Re: speed up unicode normalization quick check

From: John Naylor <john(dot)naylor(at)2ndquadrant(dot)com>
To: Mark Dilger <mark(dot)dilger(at)enterprisedb(dot)com>
Cc: PostgreSQL Hackers <pgsql-hackers(at)lists(dot)postgresql(dot)org>
Subject: Re: speed up unicode normalization quick check
Date: 2020-05-29 03:54:39
Message-ID: CACPNZCvUBmKSivCGAjh-sERQ9bAigB14cPZr5Zc4Do_ryd5Ezg@mail.gmail.com
Views: Raw Message | Whole Thread | Download mbox | Resend email
Thread:
Lists: pgsql-hackers

On Fri, May 29, 2020 at 5:59 AM Mark Dilger
<mark(dot)dilger(at)enterprisedb(dot)com> wrote:
>
> > On May 21, 2020, at 12:12 AM, John Naylor <john(dot)naylor(at)2ndquadrant(dot)com> wrote:

> > very picky in general. As a test, it also successfully finds a
> > function for the OS "words" file, the "D" sets of codepoints, and for
> > sets of the first n built-in OIDs, where n > 5.
>
> Prior to this patch, src/tools/gen_keywordlist.pl is the only script that uses PerfectHash. Your patch adds a second. I'm not convinced that modifying the PerfectHash code directly each time a new caller needs different multipliers is the right way to go.

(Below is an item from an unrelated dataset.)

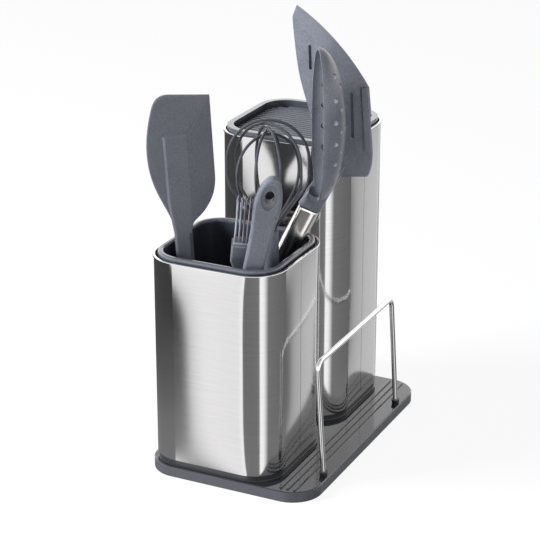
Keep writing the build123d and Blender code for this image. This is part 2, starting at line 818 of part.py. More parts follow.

Calling it "each time" with a sample size of two is a bit of a
stretch. The first implementation made a reasonable attempt to suit
future uses and I simply made it a bit more robust. In the text quoted
above you can see I tested some scenarios beyond the current use
cases, with key set sizes as low as 6 and as high as 250k.

> Could you instead make them arguments such that gen_keywordlist.pl, generate-unicode_combining_table.pl, and future callers can pass in the numbers they want? Or is there some advantage to having it this way?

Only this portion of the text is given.